Of course, Bank of America’s update to its overdraft fees came on the heels of the bank’s $75M Overdraft Fees Class Action settlement. That case saw the plaintiff firm earning $25M in fees. A similar case against TD Bank took $41.5M to resolve. That type of award and the CFPB’s activity will certainly attract more plaintiff firms to these types of actions, perhaps causing an expected resurgence in consumer class actions against banks.

Some responses to this scrutiny by U.S. banks have been:

  1. Some have relied on arbitration agreements to reduce the threat of class-action exposure.
  2. Some have revised their account agreements and related disclosure materials.
  3. Some financial institutions have responded by modifying their overdraft practices by providing a grace period to cure an overdraft before a fee is charged.
  4. Some have responded by reducing the overdraft fees, or by eliminating them entirely.

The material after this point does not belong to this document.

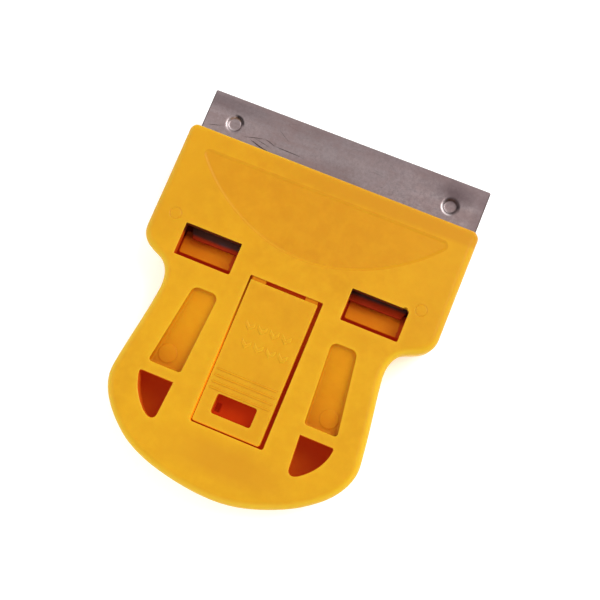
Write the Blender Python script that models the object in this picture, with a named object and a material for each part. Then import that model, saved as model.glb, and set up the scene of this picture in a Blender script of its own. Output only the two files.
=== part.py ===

Where can insurance coverage be found?

Here, at The Baldwin Group, we have undertaken a review of various financial institution (FI) policy forms offered to our banking clients. Almost all FI Insurance policies will exclude coverage for the disgorgement of “improperly collected” fees or fines. That follows a longstanding understanding that disgorgement is not a Loss. But, while the indemnity portion of such suits would be rarely covered when defense costs coverage are evaluated, we found that there is a spectrum of offerings:

For Instance:

  • Some insurance companies completely exclude any coverage for suits stemming from allegations surrounding overdraft and INFs from both the D&O and Professional Liability coverage grants.
  • Some insurance companies exclude disputes involving fees, but potentially allow defense coverage where an individual director or officer is named.
  • Some insurance companies further extend coverage to the entity but again specific to defense costs and only for claims against the entity from shareholders.

Given the difference in offerings, it behooves risk managers and their insurance advisors to revisit their policy wording to make certain that they have negotiated the broadest coverage obtainable.